__INPUT ROWS__
** Begin **

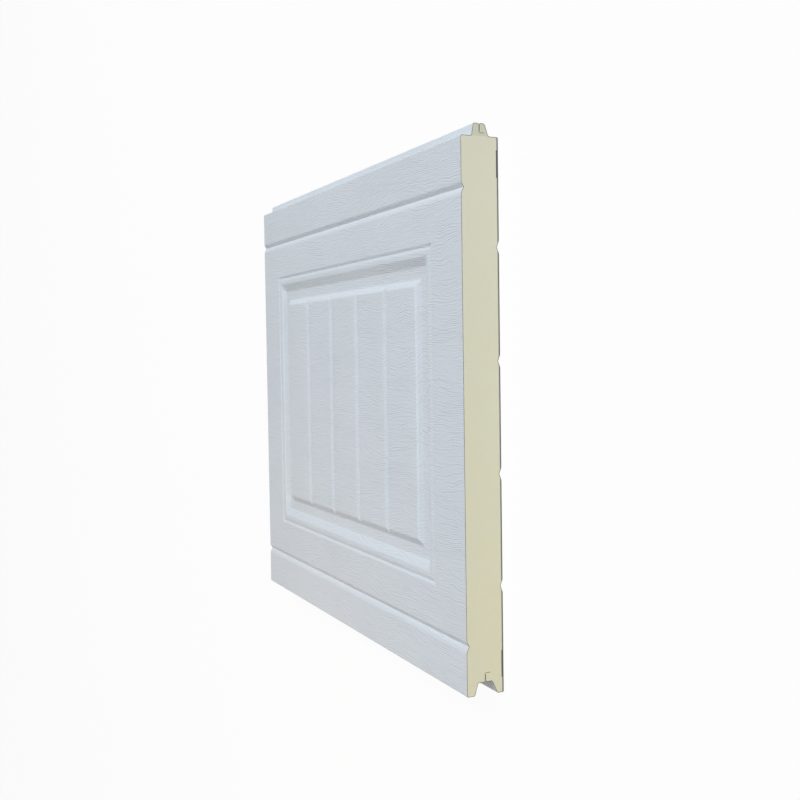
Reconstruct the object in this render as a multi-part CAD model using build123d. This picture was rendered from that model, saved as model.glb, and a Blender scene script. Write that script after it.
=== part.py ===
from build123d import *
import os

# A cut length of a foam-filled steel panel from a sectional garage door. It lies on its back, with its
# weather face up. X runs along the panel, Y from the grooved edge to the tongued edge, Z through it.

# The panel as a whole, in millimetres
panel_length = 610.0
face_height = 533.0
panel_thickness = 40.0
skin_gauge = 0.5
fold_radius = 1.2

# Tongue along the upper edge, given by the points where its straight sides meet
tongue_height = 12.0
tongue_foot_front = 28.4
tongue_tip_front = 26.3
tongue_tip_back = 14.3
tongue_foot_back = 10.2
tongue_radius_front = 1.6
tongue_tip_radius_back = 3.0
tongue_foot_radius_back = 2.5

# Groove along the lower edge: the next panel's tongue, plus these clearances
groove_end_clearance = 0.4
groove_mouth_clearance = 3.1
groove_roof_clearance = 1.6
groove_radius = 1.8

# Where the two skins meet inside the tongue and the groove, their edges are turned in
seam_depth = 20.0
seam_radius = 1.8
leg_length = 8.7
hook_length = 5.4
hook_radius = 0.8
leg_gap = 1.2

# Long V-grooves across the weather face, which fade out softly on their lower side
vee_margin = 48.6
vee_depth = 2.8
vee_upper_width = 4.5
vee_upper_radius = 5.0
vee_lower_width = 4.8
vee_lower_radius = 11.0
vee_bottom_radius = 1.0

# Shallow V-notches along the back
notch_count = 4
notch_pitch = 108.4
notch_half_width = 6.2
notch_depth = 2.4
notch_shoulder_radius = 4.0
notch_bottom_radius = 0.8

# Framed recess pressed into the weather face
frame_length = 482.6
frame_height = 343.2
frame_end_margin = 65.2
frame_top_margin = 94.2
quirk_outer_width = 2.9
quirk_inner_width = 3.7
quirk_depth = 1.4
lip_width = 4.9
lip_depth = 0.3
slope_width = 9.9
recess_depth = 5.0
recess_width = 12.2
bevel_width = 7.2
field_depth = 0.6

# Bead grooves that divide the raised field into boards, spaced from the near one
bead_count = 4
bead_pitch = 82.8
bead_end_margin = 184.2
bead_half_width = 4.2
bead_depth = 2.5

# Flat steel strips in the foam close behind the back skin, which the hinge screws bite into
strip_width = 26.0
strip_thickness = 1.2
strip_gap = 0.5
upper_strip_margin = 12.2
lower_strip_margin = 15.2

# Heights above the panel's lower edge, and the middle of its overall height
tongue_top = face_height + tongue_height
groove_roof = tongue_height + groove_end_clearance
middle_height = tongue_top / 2


def bent_line(corners, gauge):
    """Line through corners given as (height, depth, bend radius), moved to its left by the gauge.

    The bends of the moved line share their centres with those of the line itself, so a left bend
    loses the gauge from its radius and a right bend gains it. The ends have no radius.
    """
    points = [Vector(height - middle_height, depth) for height, depth, _ in corners]
    runs = [(end - start).normalized() for start, end in zip(points, points[1:])]
    lefts = [Vector(-run.Y, run.X) for run in runs]
    moved = [points[0] + lefts[0] * gauge]
    radii = []
    for corner in range(1, len(points) - 1):
        before = lefts[corner - 1]
        after = lefts[corner]
        moved.append(points[corner] + (before + after) * (gauge / (1 + before.dot(after))))
        turns_left = runs[corner - 1].cross(runs[corner]).Z > 0
        radii.append(corners[corner][2] + (-gauge if turns_left else gauge))
    moved.append(points[-1] + lefts[-1] * gauge)
    return FilletPolyline(*moved, radius=radii)


def sheet_section(corners):
    """Section of a bent sheet whose painted side follows the corners."""
    painted = bent_line(corners, 0)
    inner = bent_line(corners, skin_gauge)
    ends = [Line(painted @ 0, inner @ 0), Line(painted @ 1, inner @ 1)]
    return make_face([painted, inner] + ends)


def filled_section(corners):
    """All that lies between the corners' line and the seam where the two skins meet."""
    painted = bent_line(corners, 0)
    return make_face([painted, Line(painted @ 1, painted @ 0)])


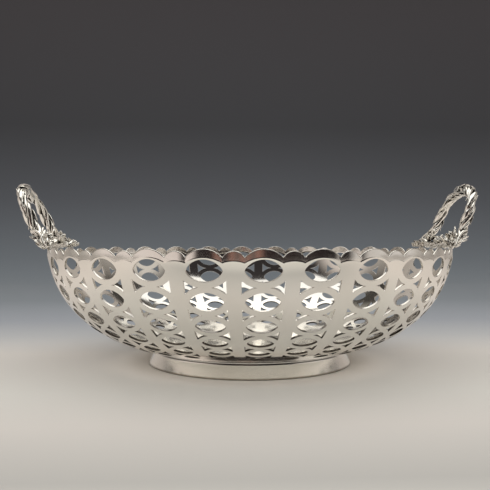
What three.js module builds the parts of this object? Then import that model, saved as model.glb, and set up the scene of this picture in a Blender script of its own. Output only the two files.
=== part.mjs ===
// A round pierced silver bowl on a low foot ring, with two cast branch handles standing on its rim.
// Millimetres, +Z up. The foot rests on z = 0, the axis of the bowl is the Z axis, and the handles
// stand at +X and -X.
import * as THREE from "three";

// Bowl
const bowlHeight = 72.7; // table to the tops of the large rim scallops
const rimRadius = 125.8; // outside of the wall at those tops
const underside = 4.4; // table to the lowest point of the bowl's floor
const flareReserve = 26.3; // how far above the rim the side's curve would stand upright
const sideFullness = 2.77; // powers of the side's curve: 2 is an ellipse, more is squarer
const floorFullness = 2.83;
const sheet = 1.1; // thickness of the raised sheet

// Rim scallops: a large one over each column of openings and a small one over each rib
const panelCount = 28;
const largeScallop = 17.9; // width from cusp to cusp
const largeScallopRise = 4.0; // height above the cusps
const smallScallopRise = 3.0;

// Piercing
const rowCount = 6;
const firstRowDrop = 10.4; // rim top to the middle of the first row, along the wall
const rowStepShare = 0.585; // step from row to row, in widths of a panel
const ovalHeightTop = 0.393; // height of an oval in the first row, in widths of a panel
const ovalHeightBottom = 0.325; // and in the last row
const ovalRoundness = 1.4; // 1 is an ellipse, 2 is a lens with sharp ends
const tipBridgeTop = 10.1; // metal between the ends of neighbouring ovals, in the first row
const tipBridgeBottom = 8.6;
const ribTop = 7.1; // width of the plain ribs at the first row
const ribBottom = 5.9;
const waistShare = 0.22; // metal between two side openings, in widths of a panel
const sideReach = 0.032; // how far a side opening passes the ovals above and below it
const sideBulge = 0.028; // how far the rings round the ovals bulge into a side opening
const floorMargin = 0.12; // last row to the plain floor, in widths of a panel

// Foot
const footRadius = 64.3; // outside of the foot at the table
const footSpread = 3.9; // how much further out the foot stands there than under the bowl
const footBend = 0.9; // share of that spread, and of the height, at which the side bends inwards
const footBendRise = 0.7;
const footCollar = 0.8; // upright band at the top, under the bowl
const footWall = 1.6;
const footEdge = 0.6; // rounding of the foot's lower edge
const seam = 0.3; // clearance between soldered pieces

// Handles
const handleLean = THREE.MathUtils.degToRad(26); // outwards from upright
const limbSpread = 25.6; // middle of the loop to the middle of a limb
const loopRise = 41.6; // rim to the middle of the branches at the top of the loop
const limbBaseRise = 15; // below this the loop bends back to follow the round rim
const limbToe = 6.2; // how far the foot of a limb spreads along the rim
const toeRise = 0.2; // how far the loop has risen at the toe's end, in toes
const heelShare = 0.35; // share of the toe that is left where the loop has risen by one toe
const limbBends = [[0.1, 0.42], [-0.25, 0.66]]; // up a limb: toes beyond the spread, shares of the rise
const crownBends = [[0.68, 0.87], [0.36, 0.975]]; // over the crown: shares of the spread and of the rise
const tailOver = 2.4; // how far a branch's tail passes the top of the small scallop that it lies on
const strandRadius = 1.9;
const strandOffset = 2.3; // middle of the loop's branch pair to the middle of each strand
const strandTurns = 4.5; // turns that the pair makes round each other, over the loop
const tailRadius = 1.3;
const tailLength = 15; // how far a strand runs on alone along the rim
const tailJoin = [0.55, 1.5]; // where a tail thickens into the twisted pair, in its lengths
const rimBranchRadius = 2.2;
const rimBranchOver = 1; // how far the ends of that branch pass under the limbs
const rimBranchTaper = 0.45; // how much thinner the ends of that branch are
const knotSwell = 0.08; // how much thicker it is at its knots
const knotCount = 4;
const spurLength = 7.5; // pointed spurs standing on the rim branch
const spurRadius = 1.2;
const spurTaper = 0.55;
const spurPlace = 9; // middle of the loop to a spur
const frontSpurTilt = 0.15; // how far the spurs' tips lean aside, in their lengths
const backSpurTilt = -0.1;
const leafLength = 12;
const leafWidth = 4.6;
const leafThickness = 1.1;
const leafLift = 1.2; // how far a leaf's tip stands off the branch
const leafBelly = 0.8; // power that sets where a leaf is widest: 1 is halfway along

// Fineness of the facets
const ovalSteps = [4, 4, 3, 3, 3, 2]; // from tip to tip of the ovals in each row
const scallopSteps = 4;
const scallopShoulder = 0.32; // a small scallop's point beside its top, in its widths
const floorRings = [0, 0.35, 0.7]; // between the plain floor's edge and the axis
const edgeBow = 0.05; // how far a panel's edges bow inwards while it is cut into triangles
const footSegments = 2 * panelCount;
const footSideSteps = 5;
const strandSides = 7;
const strandRings = 36;
const rimBranchRings = 12;
const leafStations = [0.14, 0.36, 0.62, 0.85]; // shares of a leaf's length
const spurStations = [0, 0.45, 0.8];
const spurSides = 6;
const curveSamples = 600;

const silver = new THREE.MeshStandardMaterial({ color: 0xd6d2c8, metalness: 1, roughness: 0.16 });
const castSilver = new THREE.MeshStandardMaterial({ color: 0xcfc9ba, metalness: 1, roughness: 0.28 });

const panelAngle = (2 * Math.PI) / panelCount;
const mix = THREE.MathUtils.lerp;

// The outside of the bowl, from the rim down to the axis, as a list of points with their distance
// along the curve and the direction that faces out of the metal.
function bowlCurve() {
  const upright = bowlHeight + flareReserve;
  const depth = upright - underside;
  const rimTurn = Math.acos((flareReserve / depth) ** (floorFullness / 2));
  const reach = rimRadius / Math.sin(rimTurn) ** (2 / sideFullness);
  const points = [];
  for (let k = 0; k <= curveSamples; k++) {
    const turn = rimTurn * (1 - k / curveSamples);
    const r = reach * Math.sin(turn) ** (2 / sideFullness);
    const z = upright - depth * Math.cos(turn) ** (2 / floorFullness);
    points.push(new THREE.Vector2(r, z));
  }
  const drops = [0];
  for (let k = 1; k <= curveSamples; k++) {
    drops.push(drops[k - 1] + points[k].distanceTo(points[k - 1]));
  }
  return { points, drops };
}

const wall = bowlCurve();
const wallLength = wall.drops[curveSamples];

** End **

__THE EXERCISE__
Using the material above, quote the first line and each line after it, stopping at and including the line that holds "tongue_foot_radius_back = 2.5".

__RESPONSE FOR THIS EXERCISE__
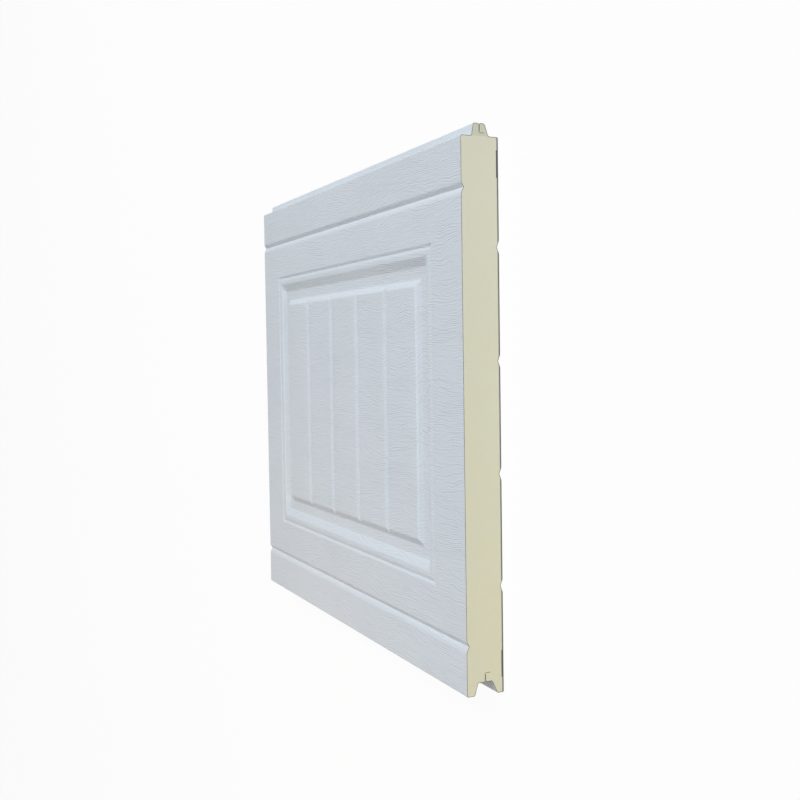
Reconstruct the object in this render as a multi-part CAD model using build123d. This picture was rendered from that model, saved as model.glb, and a Blender scene script. Write that script after it.
=== part.py ===
from build123d import *
import os

# A cut length of a foam-filled steel panel from a sectional garage door. It lies on its back, with its
# weather face up. X runs along the panel, Y from the grooved edge to the tongued edge, Z through it.

# The panel as a whole, in millimetres
panel_length = 610.0
face_height = 533.0
panel_thickness = 40.0
skin_gauge = 0.5
fold_radius = 1.2

# Tongue along the upper edge, given by the points where its straight sides meet
tongue_height = 12.0
tongue_foot_front = 28.4
tongue_tip_front = 26.3
tongue_tip_back = 14.3
tongue_foot_back = 10.2
tongue_radius_front = 1.6
tongue_tip_radius_back = 3.0
tongue_foot_radius_back = 2.5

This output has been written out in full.